After Hou was defeated in 552, for Chen Baxian's contributions in the campaign, Emperor Yuan of Liang created Chen Baxian the Marquess of Changcheng, and Chen Chang received the title of the Heir Apparent of Changcheng. Emperor Yuan also made him the governor of Wuxing Commandery, despite his young age. Chen Baxian sent the officials Xie Zhe (謝哲) and Cai Jingli (蔡景歷) to assist him in governance, and the scholar Du Zhiwei (杜之偉) to teach him in his studies. As a young man, Chen Chang was described to be handsome and intelligent.

==Detention by Western Wei and Northern Zhou==
In winter 552, Emperor Yuan summoned Chen Chang and Chen Baxian's nephew Chen Xu to the then-capital Jiangling, making them low-level imperial officials but effectively using them as hostages to guarantee Chen Baxian's loyalty.

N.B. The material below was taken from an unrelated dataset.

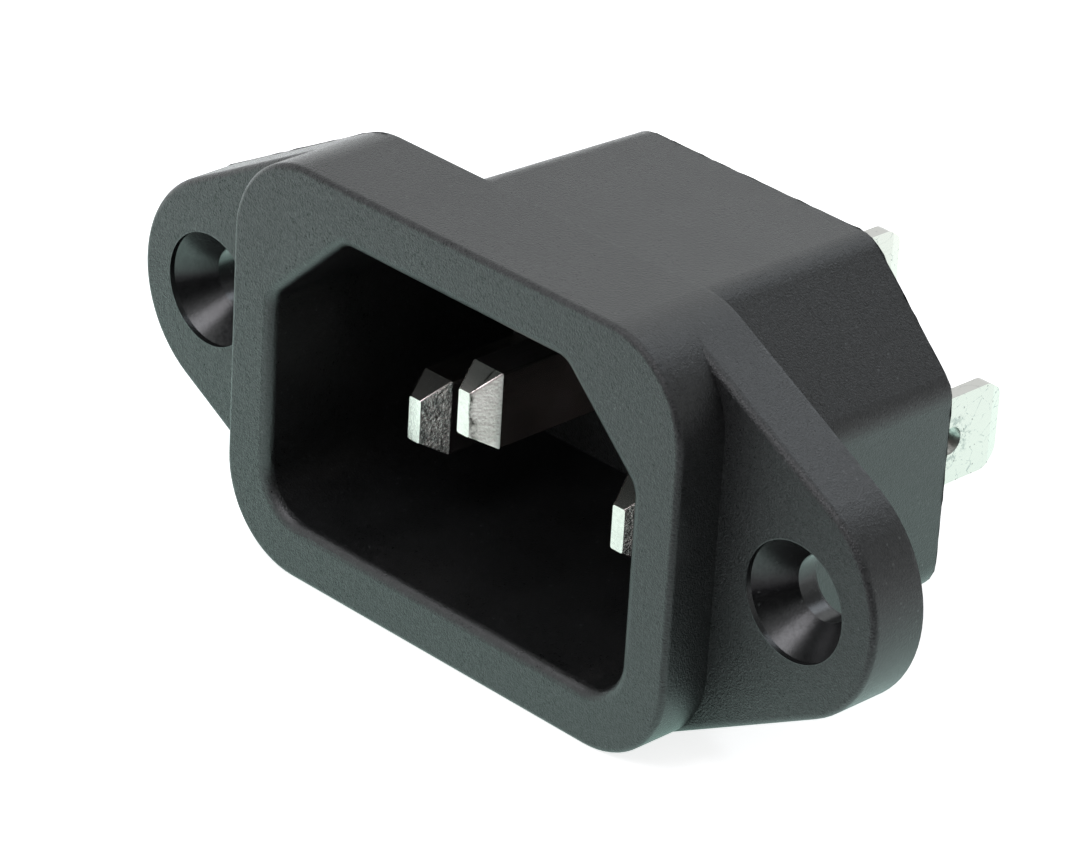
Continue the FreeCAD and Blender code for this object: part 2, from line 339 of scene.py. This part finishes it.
plate = {
    "brightTone": (0.96, 0.85, 0.825, 1.0),
    # the dull tone of wear, also used for the painted shade on the tips' forward faces
    "dullAndShadeTone": (0.56, 0.51, 0.47, 1.0),
    "shearedTone": (0.56, 0.55, 0.52, 1.0),
    # the dark tone of smears and hammer blows, also used for the painted shade at the earth bevel's edge
    "darkMarkAndShadeTone": (0.30, 0.31, 0.30, 1.0),
    "pitTone": (0.10, 0.10, 0.09, 1.0),
    "seamTone": (0.07, 0.065, 0.055, 1.0),
    "crinkleScale": 7000.0,
    "flatDepth": 0.003 * millimetre,
    "drawnScale": (6000.0, 300.0, 6000.0),
    "drawnDetail": 2.0,
    "drawnRange": (0.2, 0.8),
    "plainRough": 0.17,
    "drawnRough": 0.24,
    "shearedRough": 0.34,
    "coinedLength": 1.5 * millimetre,      # from the end of a blade back to its full section
    "tailStart": 14.3 * millimetre,
    "flankFacing": 0.6,
    "edgeFacing": 0.5,
    "frontFacing": -0.8,
    "wearStreaks": 0.5,
    "wearRange": (0.35, 0.95),
    "tailWear": 0.60,
    "coinedRange": (0.5, 1.5),
    "hammerRange": (0.2, 0.8),
    "hammerSwing": 2.0,
    "coinedShade": 0.35,
    # share of painted shade on the forward faces of the tips
    "frontShade": 0.38,
    "bevelEdge": 0.35 * millimetre,
    "bevelEdgeShade": 0.5,
    "holeFromEnd": 3.65 * millimetre,
    "holeFromUnderside": 2.4 * millimetre,
    "smearRadius": 1.6 * millimetre,
    "smearCore": 0.4,
    "smearBreaks": (0.45, 0.75),
    "pitScale": 2300.0,
    "pitShare": 0.12,
    "pitSize": 0.16,
    "seamMiddle": 0.40 * millimetre,
    "seamWander": 0.10 * millimetre,
    "seamReach": 0.10 * millimetre,
    "seamScale": 800.0,
    "seamDetail": 3.0,
    "seamRange": (0.3, 0.7),
    "seamBreaks": (0.1, 0.6, 0.3, 1.0),
    "scratchTone": (0.36, 0.36, 0.35, 1.0),
    "scratchScale": 1250.0,
    "scratchWidth": 0.034,
    "scratchBreaks": (0.45, 0.85),
}

contacts = {
    "line_contact": {"coinedRough": 0.27, "coinedDepth": 0.120 * millimetre, "crown": 0.0, "seam": 0.0},
    "neutral_contact": {"coinedRough": 0.27, "coinedDepth": 0.120 * millimetre, "crown": 0.0, "seam": 0.0},
    "earth_contact": {"coinedRough": 0.48, "coinedDepth": 0.022 * millimetre, "crown": 0.78, "seam": 1.0},
}


def makePlate(node, finish):
    low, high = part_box(node)
    material, tree, shader = startMaterial("nickelPlate_" + node.split("_")[0])
    coordinates = makeNode(tree, "TexCoord").outputs
    place = splitAxes(tree, coordinates["Object"])
    facing = splitAxes(tree, coordinates["Normal"])
    grain = useGroup(tree, fineGrain, Scale=plate["crinkleScale"])
    pits = useGroup(tree, dustSpecks, Scale=plate["pitScale"], Share=plate["pitShare"], Size=plate["pitSize"])
    drawn = makeNode(tree, "Mapping", {"Vector": coordinates["Object"], "Scale": plate["drawnScale"]})
    streaks = makeNode(
        tree, "TexNoise", {"Vector": drawn.outputs["Vector"], "Scale": 1.0, "Detail": plate["drawnDetail"]})

    # where each kind of surface lies
    atTip = calculate(tree, "LESS_THAN", place["Y"], low[1] + plate["coinedLength"])
    sideways = calculate(
        tree, "GREATER_THAN", calculate(tree, "ABSOLUTE", facing["X"]), plate["flankFacing"])
    flank = calculate(tree, "MULTIPLY", atTip, sideways)
    atTail = calculate(tree, "GREATER_THAN", place["Y"], plate["tailStart"])
    edgeways = calculate(tree, "LESS_THAN", calculate(tree, "ABSOLUTE", facing["X"]), plate["edgeFacing"])
    sheared = calculate(tree, "MULTIPLY", atTail, edgeways)
    fromHole = distanceFrom(tree, place["Y"], high[1] - plate["holeFromEnd"],
                            place["Z"], low[2] + plate["holeFromUnderside"])
    smear = stretch(tree, fromHole, plate["smearRadius"], plate["smearCore"] * plate["smearRadius"])
    smear = calculate(
        tree, "MULTIPLY", smear, stretch(tree, grain.outputs["Fleck"], *plate["smearBreaks"]))

    # worn tails, painted shade on the forward faces of the tips, hammered flanks, then smears, pits and
    # scratches
    worn = blendValues(tree, plate["wearStreaks"], grain.outputs["Patches"], streaks.outputs["Fac"])
    worn = stretch(tree, worn, *plate["wearRange"])
    worn = calculate(tree, "MAXIMUM", worn, calculate(tree, "MULTIPLY", atTail, plate["tailWear"]))
    tone = blendColours(tree, worn, plate["brightTone"], plate["dullAndShadeTone"])
    tone = blendColours(tree, sheared, tone, plate["shearedTone"])
    # painted shade: the forward faces of the tips are darkened towards the dull tone
    forward = calculate(tree, "LESS_THAN", facing["Y"], plate["frontFacing"])
    frontShadeMask = calculate(tree, "MULTIPLY", atTip, forward)
    frontShadeMask = calculate(tree, "MULTIPLY", frontShadeMask, plate["frontShade"])
    tone = blendColours(tree, frontShadeMask, tone, plate["dullAndShadeTone"])
    hammered = calculate(tree, "MULTIPLY", flank, plate["coinedShade"] * (1.0 - finish["seam"]))
    blows = stretch(tree, grain.outputs["Fleck"], *plate["hammerRange"], 0.0, plate["hammerSwing"])
    hammered = calculate(tree, "MULTIPLY", hammered, blows)
    tone = blendColours(tree, hammered, tone, plate["darkMarkAndShadeTone"])
    tone = blendColours(tree, calculate(tree, "MULTIPLY", smear, atTail), tone, plate["darkMarkAndShadeTone"])
    tone = blendColours(tree, pits.outputs["Mask"], tone, plate["pitTone"])
    lines = makeNode(tree, "TexVoronoi", {"Vector": coordinates["Object"], "Scale": plate["scratchScale"]},
                     feature="DISTANCE_TO_EDGE")
    scratch = stretch(tree, lines.outputs["Distance"], plate["scratchWidth"], 0.0)
    scratch = calculate(
        tree, "MULTIPLY", scratch, stretch(tree, grain.outputs["Fleck"], *plate["scratchBreaks"]))
    tone = blendColours(tree, calculate(tree, "MULTIPLY", scratch, atTail), tone, plate["scratchTone"])

    # the seam where the folded strip meets beside the end of the blade
    folds = makeNode(tree, "TexNoise", {
        "Vector": coordinates["Object"], "Scale": plate["seamScale"], "Detail": plate["seamDetail"]})
    swing = stretch(
        tree, folds.outputs["Fac"], *plate["seamRange"], -plate["seamWander"], plate["seamWander"])
    fromMiddle = calculate(tree, "SUBTRACT", place["X"], plate["seamMiddle"])
    offSeam = calculate(tree, "ABSOLUTE", calculate(tree, "SUBTRACT", fromMiddle, swing))
    seam = calculate(tree, "MULTIPLY", stretch(tree, offSeam, plate["seamReach"], 0.0), atTip)
    seam = calculate(tree, "MULTIPLY", seam, stretch(tree, grain.outputs["Fleck"], *plate["seamBreaks"]))
    seam = calculate(tree, "MULTIPLY", seam, finish["seam"])
    tone = blendColours(tree, seam, tone, plate["seamTone"])
    # painted shade: on the earth blade the flank darkens in a band where the bevel meets the full blade
    bevelEnd = low[1] + plate["coinedLength"]
    edge = stretch(tree, place["Y"], bevelEnd - plate["bevelEdge"], bevelEnd, 0.0, plate["bevelEdgeShade"])
    edge = calculate(tree, "MULTIPLY", calculate(tree, "MULTIPLY", edge, flank), finish["seam"])
    tone = blendColours(tree, edge, tone, plate["darkMarkAndShadeTone"])

    rough = stretch(
        tree, streaks.outputs["Fac"], *plate["drawnRange"], plate["plainRough"], plate["drawnRough"])
    rough = blendValues(tree, flank, rough, finish["coinedRough"])
    rough = blendValues(tree, sheared, rough, plate["shearedRough"])
    coined = calculate(
        tree, "MULTIPLY", finish["coinedDepth"],
        stretch(tree, grain.outputs["Patches"], 0.0, 1.0, *plate["coinedRange"]))
    depth = blendValues(tree, flank, plate["flatDepth"], coined)
    height = calculate(tree, "MULTIPLY", grain.outputs["Height"], depth)
    # a folded end is crowned, so its sides lean forward
    lean = calculate(tree, "MULTIPLY", flank, -finish["crown"])
    leaning = makeNode(tree, "CombineXYZ", {"Y": lean})
    crowned = makeNode(tree, "VectorMath", {0: makeNode(tree, "NewGeometry").outputs["Normal"],
                                            1: leaning.outputs["Vector"]}, operation="ADD")
    crowned = makeNode(tree, "VectorMath", {0: crowned.outputs["Vector"]}, operation="NORMALIZE")
    relief = makeNode(
        tree, "Bump", {"Height": height, "Distance": 1.0, "Normal": crowned.outputs["Vector"]})
    shader.inputs["Metallic"].default_value = 1.0
    tree.links.new(tone, shader.inputs["Base Color"])
    tree.links.new(rough, shader.inputs["Roughness"])
    tree.links.new(relief.outputs["Normal"], shader.inputs["Normal"])
    return material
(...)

In 554, Western Wei forces attacked Jiangling and captured it, and around the new year 555, they put Emperor Yuan to death. Much of the population of Jiangling were taken to Western Wei as captives, and Chen Chang and Chen Xu, while they were treated with respect, were also taken to the Western Wei capital Chang'an.

Chen Baxian and his commanding general, Wang Sengbian, who controlled the eastern provinces of Liang, refused to recognize the emperor installed by Western Wei, Emperor Xuan of Western Liang, instead initially intending to install Emperor Yuan's son Xiao Fangzhi the Prince of Jin'an as the new Liang emperor. However, in spring 555, fearful of Northern Qi attacks, Wang accepted the candidate proposed by Northern Qi, Emperor Yuan's cousin Xiao Yuanming. Displeased over this selection, Chen made a surprise attack on Jiankang in fall 555, killing Wang and deposing Xiao Yuanming, making Xiao Fangzhi emperor (as Emperor Jing). In 557, he had Emperor Jing yield the throne to him, establishing the Chen dynasty (as Emperor Wu).

After Emperor Wu took the throne, he made repeated requests to Northern Zhou (which had now succeeded Western Wei) to return Chen Chang and Chen Xu. The Northern Zhou government agreed but did not actually return Chen Chang and Chen Xu. In 559, when Emperor Wu died suddenly, the officials therefore supported Chen Chang's cousin (Chen Xu's brother) Chen Qian the Prince of Linchuan as Emperor Wu's successor, and he took the throne as Emperor Wen.

==Death==
For reasons unknown, only after hearing Emperor Wu's death did Northern Zhou send Chen Chang on his way to Chen territory. However, because the Liang general Wang Lin, who had by that point supported the Liang prince Xiao Zhuang as emperor, controlled the parts of Yangtze River that Chen Chang was required to travel on to reach Jiankang, Chen Chang was unable to proceed much on his journey, and he had to stop at Anlu (安陸, in modern Xiaogan, Hubei).

In spring 560, Emperor Wen's forces, under the general Hou Tian, defeated Wang Lin's, and both Wang and Xiao Zhuang fled to Northern Qi. The territory that Wang formerly controlled were divided between Chen and Northern Zhou, and Chen Chang's road was clear. As Chen Chang proceeded from Anlu to the Yangtze River, he wrote impolite letters to Emperor Wen, which Emperor Wen took as a demand for the throne. Emperor Wen summoned his general Hou Andu, suggesting that perhaps he should yield the throne to Chen Chang and accept a princely title. Hou advised him not to and offered to personally "greet" Chen Chang. Meanwhile, the officials were all suggesting creating Chen Chang an imperial prince, and Emperor Wen declared that Chen Chang was to be created the Prince of Hengyang.

A month later, Chen Chang entered Chen territory and met Hou. However, as they travelled on the Yangtze River, Hou had him killed and his body thrown into the Yangtze, and then returned to Jiankang, claiming that Chen Chang had slipped into the river. As Chen Chang had no sons, Emperor Wen had his own son Chen Boxin (陳伯信) adopted into Chen Chang's line to inherit the title of Prince of Hengyang.